The institute refers to multifaceted failures as a "trifecta of inertia and neglect."

By the numbers

According to 2012 figures from Prevent Child Abuse America, one year's direct and indirect costs of child abuse and neglect is more than $80 billion. The organization estimates the economic burden of child abuse and neglect in the United States at an average of $210,012 per child in 2010 dollars, including long-term health care, lost productivity, child welfare, criminal justice and special education costs.

The researchers analyzed both state and national compliance with federal mandates to reach conclusions about what institute director Robert Fellmeth called "a wholly broken federal system" that disappoints or harms hundreds of thousands of children a year.

He wrote that children in foster care suffer in various ways and may at some point experience variations of post-traumatic stress disorder, unemployment, homelessness, sexual victimization and other woes at rates higher than those experienced by peers not in the child welfare system.

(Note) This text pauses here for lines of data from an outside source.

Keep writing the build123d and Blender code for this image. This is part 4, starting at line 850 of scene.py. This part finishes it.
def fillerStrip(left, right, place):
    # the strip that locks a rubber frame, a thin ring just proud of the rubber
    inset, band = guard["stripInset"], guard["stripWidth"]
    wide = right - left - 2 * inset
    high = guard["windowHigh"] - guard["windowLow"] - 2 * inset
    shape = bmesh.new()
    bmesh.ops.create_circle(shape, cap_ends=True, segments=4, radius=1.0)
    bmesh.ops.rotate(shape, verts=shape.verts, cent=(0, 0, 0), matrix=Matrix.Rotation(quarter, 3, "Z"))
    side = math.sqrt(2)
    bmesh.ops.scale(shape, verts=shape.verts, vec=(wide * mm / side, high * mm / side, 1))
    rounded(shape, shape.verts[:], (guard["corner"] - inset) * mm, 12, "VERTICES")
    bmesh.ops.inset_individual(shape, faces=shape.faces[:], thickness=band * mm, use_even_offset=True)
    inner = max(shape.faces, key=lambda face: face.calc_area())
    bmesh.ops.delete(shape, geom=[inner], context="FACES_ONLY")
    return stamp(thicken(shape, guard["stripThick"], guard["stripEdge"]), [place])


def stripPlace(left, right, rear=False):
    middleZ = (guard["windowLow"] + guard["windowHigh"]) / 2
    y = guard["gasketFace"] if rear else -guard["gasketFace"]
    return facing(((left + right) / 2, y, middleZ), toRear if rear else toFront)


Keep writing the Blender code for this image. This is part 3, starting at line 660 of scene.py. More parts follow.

The Administration for Children and Families, which oversees child welfare for HHS, did not comment on the report. But a spokesman provided a recent news release showing that child abuse and neglect cases have fallen for the seventh year in a row.

ACF said there were 679,000 maltreated children nationwide in 2013, down 1,000 from the previous year. Maltreatment includes neglect and physical, psychological or sexual abuse. The forms of mistreatment can occur separately or in combinations. Most of the children who die because of abuse or neglect 1,520 in 2013 are killed by one or both parents, the agency said.

The findings

The "Shame on U.S." report's authors spent three years studying the foster care system and noted the most recent HHS Child and Family Services Reviews did not show a single state met with "substantial conformity" minimum federal standards on six of seven measures. Those measures focus on permanent placement for children in the foster care system, their safety and well-being. Only 10 states to a large degree met the seventh measure.

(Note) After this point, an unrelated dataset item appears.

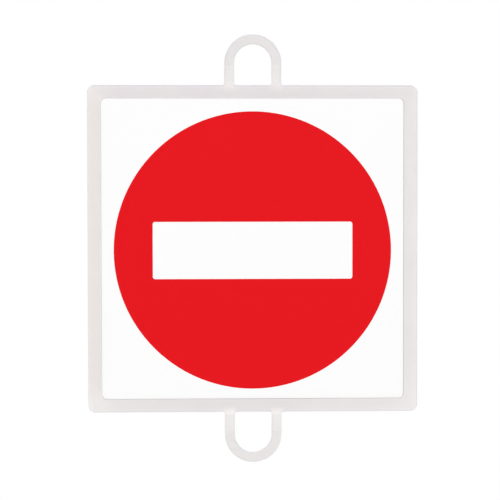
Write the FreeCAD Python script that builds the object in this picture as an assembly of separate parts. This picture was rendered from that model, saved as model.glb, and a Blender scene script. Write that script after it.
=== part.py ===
import FreeCAD, Part
import math
import os
from FreeCAD import Vector

# No entry sign for a barrier chain, in millimetres, +Z up, its printed front towards -Y.
# The origin is inside the crown of the top hoop, at the point that a chain link carries, half way through the
# thickness. One moulding holds the rim, the thin web that fills it and both hoops. A white face sheet lies on
# the front of the web, and the red of the sign is printed on that sheet.

# Overall plate
SIGN_WIDTH = 300.0
SIGN_HEIGHT = 297.0
SIGN_CORNER_R = 6.4

# Rim and web, in section
SIDE_BAR = 12.4
END_BAR = 11.75
RIM_DEPTH = 5.0
RIM_EDGE_R = 1.2
RIM_INNER_EASE = 0.25
WEB_THICKNESS = 2.8
OPENING_CORNER_R = 4.6
WALL_DRAFT_DEG = 3.0

# Hoops
HOOP_INNER_R = 16.8
HOOP_BAR = 9.1
HOOP_THICKNESS = 4.0
HOOP_EDGE_R = 1.3
HOOP_STANDOFF = 20.2
NECK_LENGTH = 16.4
NECK_STEP_RUN = 0.6
NECK_THICKNESS = 3.2
ROOT_THICKNESS = 2.4
ROOT_FLARE_R = 2.4
ROOT_FLARE_THICKNESS = 1.8
SCOOP_RUN = 2.8

# Face sheet and print
SHEET_THICKNESS = 0.25
SHEET_NEAR_GAP = 0.05
SHEET_RIGHT_GAP = 0.6
SHEET_BOTTOM_GAP = 0.5
PRINT_THICKNESS = 0.1
PRINT_DROP = 1.5
DISC_MARGIN = 8.9
BAR_END_MARGIN = 35.3
BAR_HEIGHT = 52.0
BAR_CORNER_R = 2.2

# How far a cutting tool reaches past a face, and how near counts as on a plane
MERGE = 1.0
TOUCH = 1e-6

# Places that follow from the sizes above
TOP_EDGE_Z = -(HOOP_STANDOFF + HOOP_INNER_R)
CENTRE_Z = TOP_EDGE_Z - SIGN_HEIGHT / 2
ARC_CENTRE = Vector(0, 0, -HOOP_INNER_R)
LEG_X = HOOP_INNER_R + HOOP_BAR / 2
OPENING_WIDTH = SIGN_WIDTH - 2 * SIDE_BAR
OPENING_HEIGHT = SIGN_HEIGHT - 2 * END_BAR
SHEET_WIDTH = OPENING_WIDTH - SHEET_NEAR_GAP - SHEET_RIGHT_GAP
SHEET_HEIGHT = OPENING_HEIGHT - SHEET_NEAR_GAP - SHEET_BOTTOM_GAP
SHEET_X = (SHEET_NEAR_GAP - SHEET_RIGHT_GAP) / 2
SHEET_Z = CENTRE_Z + (SHEET_BOTTOM_GAP - SHEET_NEAR_GAP) / 2
SHEET_CORNER_R = OPENING_CORNER_R - SHEET_NEAR_GAP
DISC_R = min(SHEET_WIDTH / 2, SHEET_HEIGHT / 2 - PRINT_DROP) - DISC_MARGIN
BAR_WIDTH = 2 * (DISC_R - BAR_END_MARGIN)


def rounded_loop(width, height, corner_r, centre, across, up):
    """A closed wire round a rectangle with rounded corners, in the plane of the two directions."""
    def point(u, v):
        return centre + across * u + up * v

    inset = corner_r * (1 - math.sqrt(0.5))
    edges = []
    corners = [(1, -1), (1, 1), (-1, 1), (-1, -1)]
    for number, (su, sv) in enumerate(corners):
        u, v = su * width / 2, sv * height / 2
        beside = (point(u - su * corner_r, v), point(u, v - sv * corner_r))
        start, end = beside if su * sv < 0 else beside[::-1]
        middle = point(u - su * inset, v - sv * inset)
        edges.append(Part.Arc(start, middle, end).toShape())
        next_su, next_sv = corners[(number + 1) % 4]
        nu, nv = next_su * width / 2, next_sv * height / 2
        if next_su * next_sv < 0:
            following = point(nu - next_su * corner_r, nv)
        else:
            following = point(nu, nv - next_sv * corner_r)
        edges.append(Part.LineSegment(end, following).toShape())
    return Part.Wire(edges)


def plate_loop(width, height, corner_r, x, y, z):
    """An upright rounded rectangle that faces the viewer."""
    return rounded_loop(width, height, corner_r, Vector(x, y, z), Vector(1, 0, 0), Vector(0, 0, 1))


def plate(width, height, corner_r, x, y, z, thickness):
    """A flat rounded plate whose front is at y, with its thickness behind it."""
    return Part.Face(plate_loop(width, height, corner_r, x, y, z)).extrude(Vector(0, thickness, 0))


def bar_loop(x, z):
    """A level section through the bar that the hoops are bent from."""
    return rounded_loop(HOOP_BAR, HOOP_THICKNESS, HOOP_EDGE_R, Vector(x, 0, z), Vector(1, 0, 0), Vector(0, 1, 0))


def rounded_block():
    """The plate before its two recesses, with its outer edges rounded."""
    block = plate(SIGN_WIDTH, SIGN_HEIGHT, SIGN_CORNER_R, 0, -RIM_DEPTH / 2, CENTRE_Z, RIM_DEPTH)
    faces = [f for f in block.Faces if abs(abs(f.CenterOfMass.y) - RIM_DEPTH / 2) < TOUCH]
    edges = [e for f in faces for e in f.Edges]
    return block.makeFillet(RIM_EDGE_R, edges)


def recess(side):
    """The tool that sinks one face down to the web, with drafted walls."""
    depth = (RIM_DEPTH - WEB_THICKNESS) / 2
    loops = []
    for rise in (0, depth + MERGE):
        spread = rise * math.tan(math.radians(WALL_DRAFT_DEG))
        loops.append(plate_loop(OPENING_WIDTH + 2 * spread, OPENING_HEIGHT + 2 * spread,
                                OPENING_CORNER_R + spread, 0, side * (WEB_THICKNESS / 2 + rise), CENTRE_Z))
    return Part.makeLoft(loops, True, True)


def rim_and_web():
    """The plate with both recesses sunk, and the rim's inner edges eased."""
    body = rounded_block().cut([recess(side) for side in (-1, 1)])
    faces = [f for f in body.Faces if abs(abs(f.CenterOfMass.y) - RIM_DEPTH / 2) < TOUCH]
    inner = [e for f in faces for e in f.Edges
             if abs(e.CenterOfMass.x) < SIGN_WIDTH / 2 - SIDE_BAR / 2
             and abs(e.CenterOfMass.z - CENTRE_Z) < SIGN_HEIGHT / 2 - END_BAR / 2]
    return body.makeChamfer(RIM_INNER_EASE, inner)


def flare(x, way):
    """The small concave gusset where one side of a leg meets the rim."""
    side_x, tip_x = x + way * HOOP_BAR / 2, x + way * (HOOP_BAR / 2 + ROOT_FLARE_R)
    middle = ROOT_FLARE_R * (1 - math.sqrt(0.5))

    def point(px, height):
        return Vector(px, -ROOT_FLARE_THICKNESS / 2, TOP_EDGE_Z + height)

    curve = Part.Arc(point(tip_x, 0), point(side_x + way * middle, middle), point(side_x, ROOT_FLARE_R))
    rest = Part.makePolygon([
        point(side_x, ROOT_FLARE_R),
        point(side_x - way * MERGE, ROOT_FLARE_R),
        point(side_x - way * MERGE, -MERGE),
        point(tip_x, -MERGE),
        point(tip_x, 0),
    ])
    outline = Part.Wire([curve.toShape()] + rest.Edges)
    return Part.Face(outline).extrude(Vector(0, ROOT_FLARE_THICKNESS, 0))


def scoop(x, side):
    """The tool that ramps the rim's edge down to a leg's root on one face."""
    face_y = side * RIM_DEPTH / 2
    root_y = side * ROOT_THICKNESS / 2
    slope = (face_y - root_y) / SCOOP_RUN
    corners = [
        (root_y - slope * MERGE, TOP_EDGE_Z + MERGE),
        (face_y + slope * MERGE, TOP_EDGE_Z - SCOOP_RUN - MERGE),
        (face_y + slope * MERGE, TOP_EDGE_Z + MERGE),
    ]
    points = [Vector(x - HOOP_BAR / 2, y, z) for y, z in corners]
    outline = Part.makePolygon(points + points[:1])
    return Part.Face(outline).extrude(Vector(HOOP_BAR, 0, 0))


def thinning(side):
    """The tool that thins both legs of a hoop on one face: a small slope at the step, then a taper to the root."""
    step_z = TOP_EDGE_Z + NECK_LENGTH
    outside = HOOP_THICKNESS / 2 + MERGE
    profile = [
        (HOOP_THICKNESS / 2, step_z + NECK_STEP_RUN),
        (NECK_THICKNESS / 2, step_z),
        (ROOT_THICKNESS / 2, TOP_EDGE_Z),
        (ROOT_THICKNESS / 2, TOP_EDGE_Z - SCOOP_RUN - MERGE),
        (outside, TOP_EDGE_Z - SCOOP_RUN - MERGE),
        (outside, step_z + NECK_STEP_RUN),
    ]
    reach = HOOP_INNER_R + HOOP_BAR + MERGE
    points = [Vector(-reach, side * y, z) for y, z in profile]
    return Part.Face(Part.makePolygon(points + points[:1])).extrude(Vector(2 * reach, 0, 0))


def hoop():
    """The top hoop: one rounded bar bent round into a U, with its legs thinned and flared where they meet the rim."""
    foot_z = TOP_EDGE_Z - SCOOP_RUN
    ring = Part.Face(bar_loop(-LEG_X, ARC_CENTRE.z)).revolve(ARC_CENTRE, Vector(0, 1, 0), 180)
    legs = [Part.Face(bar_loop(x, foot_z)).extrude(Vector(0, 0, ARC_CENTRE.z - foot_z)) for x in (-LEG_X, LEG_X)]
    bent_bar = ring.multiFuse(legs).cut([thinning(side) for side in (-1, 1)])
    return bent_bar.multiFuse([flare(x, way) for x in (-LEG_X, LEG_X) for way in (-1, 1)])


def in_both_ends(shape):
    """The shape at the top of the sign and its mirror image at the bottom."""
    return [shape, shape.mirror(Vector(0, 0, CENTRE_Z), Vector(0, 0, 1))]


def moulding():
    """Rim, web and both hoops, as they leave the mould in one piece."""
    scoops = []
    for x in (-LEG_X, LEG_X):
        for side in (-1, 1):
            scoops += in_both_ends(scoop(x, side))
    return rim_and_web().cut(scoops).multiFuse(in_both_ends(hoop())).removeSplitter()


def face_sheet():
    """The white sheet, pushed up to the top and left of the front recess."""
    front_y = -WEB_THICKNESS / 2 - SHEET_THICKNESS
    return plate(SHEET_WIDTH, SHEET_HEIGHT, SHEET_CORNER_R, SHEET_X, front_y, SHEET_Z, SHEET_THICKNESS)


def red_print():
    """The red disc, with the bar left open to the white sheet."""
    back_y = -WEB_THICKNESS / 2 - SHEET_THICKNESS
    centre_z = SHEET_Z - PRINT_DROP
    disc = Part.makeCylinder(DISC_R, PRINT_THICKNESS, Vector(SHEET_X, back_y, centre_z), Vector(0, -1, 0))
    front_y = back_y - PRINT_THICKNESS - MERGE
    bar = plate(BAR_WIDTH, BAR_HEIGHT, BAR_CORNER_R, SHEET_X, front_y, centre_z, PRINT_THICKNESS + MERGE)
    return disc.cut(bar)


NODES = {
    "moulded_frame": moulding,
    "white_face_sheet": face_sheet,
    "red_print": red_print,
}

os.makedirs("parts", exist_ok=True)
for name, make in NODES.items():
    shape = make()
    solids = shape.Solids
    solid = solids[0] if len(solids) == 1 else shape
    box = solid.BoundBox
    print(f"{name}: {len(solids)} solid, valid {solid.isValid()}, {solid.Volume / 1000:.2f} cm3, "
          f"{box.XLength:.2f} x {box.YLength:.2f} x {box.ZLength:.2f} mm, z {box.ZMin:.2f} to {box.ZMax:.2f}")
    solid.exportStep(f"parts/{name}.step")
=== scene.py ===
# %% [markdown]
# # A no entry sign for a barrier chain
#
# The real object is one square moulding in natural, milky plastic: a rim, a thin web inside it and a U-shaped
# hoop at the top and bottom. A white sheet lies on the front of the web, and the red disc is printed on it.
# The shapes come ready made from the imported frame, so this file is about light, plastic, film and ink.

# %% Load the frame
import math
from types import SimpleNamespace

import bpy
from mathutils import Matrix, Vector


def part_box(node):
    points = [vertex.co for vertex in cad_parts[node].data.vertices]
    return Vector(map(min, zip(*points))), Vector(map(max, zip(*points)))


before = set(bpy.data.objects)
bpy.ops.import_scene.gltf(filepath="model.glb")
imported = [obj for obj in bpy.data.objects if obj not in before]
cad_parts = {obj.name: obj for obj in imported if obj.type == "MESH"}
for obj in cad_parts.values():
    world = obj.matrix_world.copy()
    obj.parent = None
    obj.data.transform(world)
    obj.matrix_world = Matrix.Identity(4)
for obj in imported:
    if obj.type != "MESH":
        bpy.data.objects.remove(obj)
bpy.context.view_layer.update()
print("nodes:", sorted(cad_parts))

# %% [markdown]
# ## Where things are
#
# The outer sizes are read from the frame, so that a change of size in the model carries through to the looks.
# The moulding's box gives the width of the rim and the reach of the hoops, and the sheet's box its cut edge.
# A place inside the moulding, such as the step in a hoop, is in no box, so it is written in millimetres where
# it is first needed.

# %% Read the sizes
MOULDING, SHEET, PRINT = "moulded_frame", "white_face_sheet", "red_print"
MM = 0.001

low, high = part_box(MOULDING)
sheet_low, sheet_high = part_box(SHEET)
print_low, print_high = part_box(PRINT)
sign_centre = (low + high) / 2
for piece, span in ((MOULDING, high - low), (SHEET, sheet_high - sheet_low), (PRINT, print_high - print_low)):
    print(f"{piece}: {span.x:.4f} x {span.y:.4f} x {span.z:.4f} m")

# %% [markdown]
# ## The camera
#
# The photograph was taken almost square to the sign. The rim's top is a hair wider than its bottom, and its
# left side a hair taller than its right, so the lens stood a little above and to the left. A long lens from
# one and a half metres gives that small convergence. The camera is made first, since it decides what shows.

# %% Place the camera
CAMERA_DISTANCE = 1.5
CAMERA_AZIMUTH = math.radians(-1.82)
CAMERA_ELEVATION = math.radians(1.88)
CAMERA_ROLL = math.radians(-0.08)
CAMERA_AIM = Vector((-2.7 * MM, 0, -186.5 * MM))
LENS_MM = 118.7

towards_camera = Vector((
    math.sin(CAMERA_AZIMUTH) * math.cos(CAMERA_ELEVATION),
    -math.cos(CAMERA_AZIMUTH) * math.cos(CAMERA_ELEVATION),
    math.sin(CAMERA_ELEVATION),
))
camera_data = bpy.data.cameras.new("photo_camera")
camera_data.lens = LENS_MM
camera = bpy.data.objects.new("photo_camera", camera_data)
bpy.context.scene.collection.objects.link(camera)
placed = Matrix.Translation(CAMERA_AIM + towards_camera * CAMERA_DISTANCE)
turned = (-towards_camera).to_track_quat("-Z", "Y").to_matrix().to_4x4()
camera.matrix_world = placed @ turned @ Matrix.Rotation(CAMERA_ROLL, 4, "Z")
bpy.context.scene.camera = camera
print("camera at", [round(v, 3) for v in camera.matrix_world.translation])

# %% [markdown]
# ## Building materials from nodes
#
# A material is a small graph whose nodes pass values along their links. It can be drawn by hand in the shader
# editor, but a script can also give names to its parts and use them again. These helpers keep each graph
# readable: one adds a node and fills its sockets by name, one starts a material with a Principled shader, and
# the others add the sums and the noise that every material here needs. A number that is the same all over a
# surface is set straight on the shader.

# %% Node helpers
def add_node(tree, kind, sockets=None, **settings):
    """Add one node, set its properties, then fill each named socket with a value or a link."""
    node = tree.nodes.new(kind)
    for name, value in settings.items():
        setattr(node, name, value)
    for name, value in (sockets or {}).items():
        if isinstance(value, bpy.types.NodeSocket):
            tree.links.new(value, node.inputs[name])
        else:
            node.inputs[name].default_value = value
    return node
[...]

The report includes a state-by-state breakdown of findings.

"These are grim and depressing conclusions, so we worked hard to think about what needs to happen to fix each branch," said Harfeld, who noted frustration not just with government, but with advocates who seem to have accepted an ailing system.

"If officials and advocates don't fight for these vulnerable children, many of them will end up on the streets, in mental health facilities, in jails, on public dole as teen parents themselves and then perhaps in the child welfare system a second time around" as they repeat unhealthy parenting patterns, she said.

Harfeld said that spending on the kids in foster care at the front end could save a lot of money later. Among spending targets she noted were services to help families stay together where possible and for older foster kids who probably won't be adopted. The older kids need help with education, independent living and permanent adult connections, she added.

"It's not only an ethical and moral imperative to do better for these kids," Harfeld said, "but the only fiscally responsible and rational approach. And child abuse is one of the very few nonpartisan issues that appeal to the core values of both parties."

Among many recommendations, the report said HHS should bolster enforcement and strengthen how it evaluates state programs.

"Federal courts have turned their backs on private attempts to enforce federal child welfare law and Congress has shown little interest in advancing the law itself," the report said.

It asked Congress to create "real consequences" for lapses by both HHS and state child welfare programs, and allow individuals to sue. The report also asked lawmakers to change a provision that hinges foster care funding eligibility on whether the child's family would have been income-qualified to receive welfare in 1996. Congress has not indexed that to inflation.